Very confusing description. Is it made for Linux? So what does it have to do with WSL which is made for Windows? May be it's a Wine analog for running DOS programs on Linux then or it's actually emulating things like DosBox does?
Come to think of it, perhaps you could run Wine to run dos, filemanager/explorer and control panel to emulate the Windows98SE experience.
Altough running Nethack under Minix 2 would be easier.
this project looks really cool. i don't hear a whole lot of people using dos nowadays but for a tinkering around that would be awesome.
hats off to the author. it's amazing one dude could code this.
Windows Subsystem for Linux -> WSL
Linux Subsystem for DOS -> LSD
I like it!
One might almost think we need a Domain-Specific Language to distinguish between all these meanings.
Okay, actually, this is more like VMWare ESX in the 4.0 days. It's kind of, uh, inside out.
Basically it's DOS, which launches Linux via DSL, which then runs a task out of init in vm86 mode that uses KVM to _continue_ the DOS that launched it as if it were the only thing running.

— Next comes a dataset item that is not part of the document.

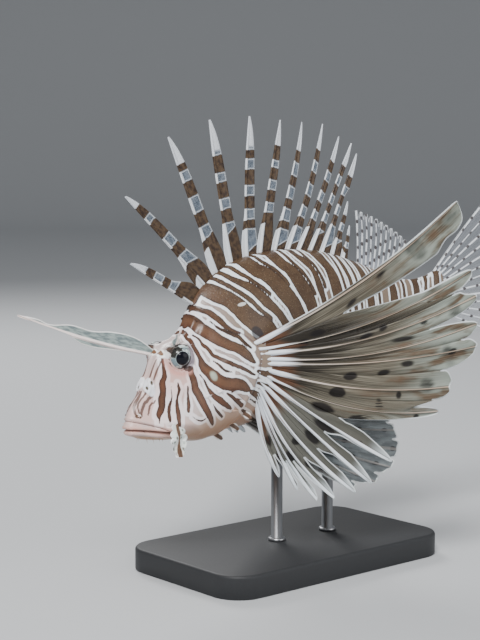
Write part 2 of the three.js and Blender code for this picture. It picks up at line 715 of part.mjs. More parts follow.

The DOS doesn't know anything has happened, even though the rug has been pulled out from under it, and it is now running in a KVM VM guest. You just can't tell anything is different because all the BIOS/real mode stuff is unchanged.
You get your prompt back when a native Linux binary finishes but it's the linux kernel emulating the DOS session after that first command, until you reboot.